Even in Lucerne we were fast. In the rep we lost by 0.4 of a second to the Italians. We both raced. We were 99 per cent rather than 100 per
cent. No good crew will underestimate us. And to my mind we're doing the best training programme in the world. What anyone else is doing I don't know. Just that good rowers are good rowers. For instance, last year the Poles went to Lucerne and lost. They came 17th. By the worlds they had risen to silver-medal position. Yet no rows have approached the world
championship thinking to themselves that the Poles were fodder.
We're beginning at this stage to sort out small details like sleep and what days we'll deal with media, etc. Last year we had a problem with
waking up. I set the alarm on my mobile but didn't realise you could switch the phone off when it is set to alarm.

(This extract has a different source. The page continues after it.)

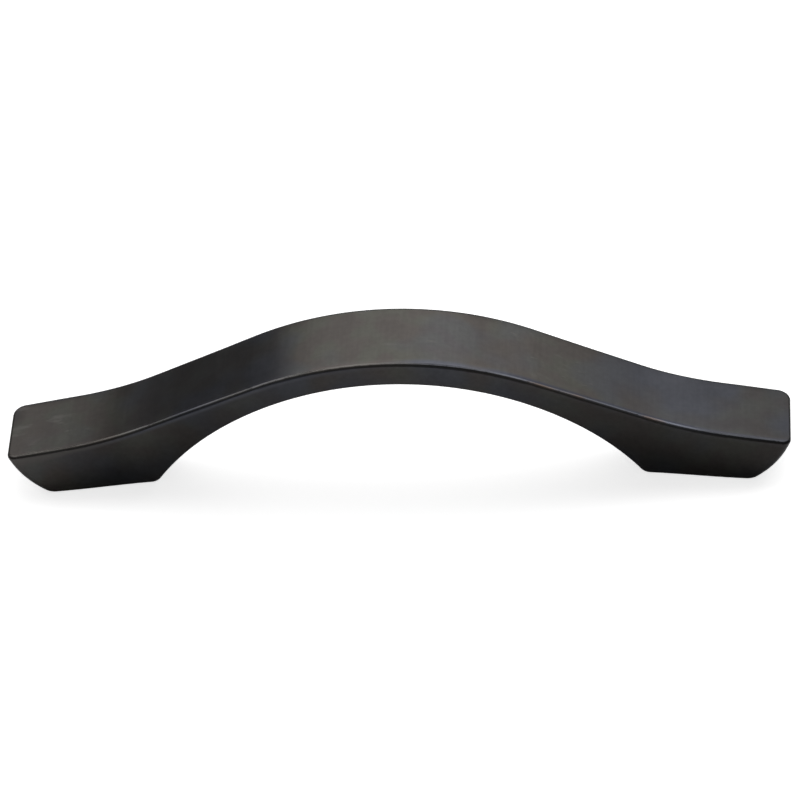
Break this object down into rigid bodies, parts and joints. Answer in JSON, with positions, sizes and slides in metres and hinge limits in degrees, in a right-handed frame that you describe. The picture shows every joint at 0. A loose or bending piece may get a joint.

Four in the morning the day of the world final some guy rings me on the mobile. Drunk. I hang up. As soon as I have the head down he rings
again. It was our alarm as well so we were afraid to leave it

Who's on the other end. Just some guy who has decided it would be great fun to ring me at 4 a.m. on the morning of the final. He's a Galway fella.
I'll get him. I've got the number in my phone. Still have it there. Not letting it go. That's it then. So close to Athens we can smell it. Reminding ourselves every day of why we do this. At home, because myself and my brother are
both rowers, Dad has ended up with a modest shrine to the lads in the house. Medals and pots and stuff. Dad came to me two years ago and says
I've found it.

Found what? What? The gold medal from Seville. Didn’t even know you’d lost it, Dad.He’d lost it. He was paranoid that I’d know he lost it. But for me at my age the worries you carry are different and the sense that sport gives you is different.

That’s the nub of it. It’s not the medal. That’s for looking at when your old and on a rocking chair and wondering where all the years went. It’s the feeling. It’s the sense of being the best. Better than anyone else. Better than you have ever been.We’re not quite in Valhalla but getting there.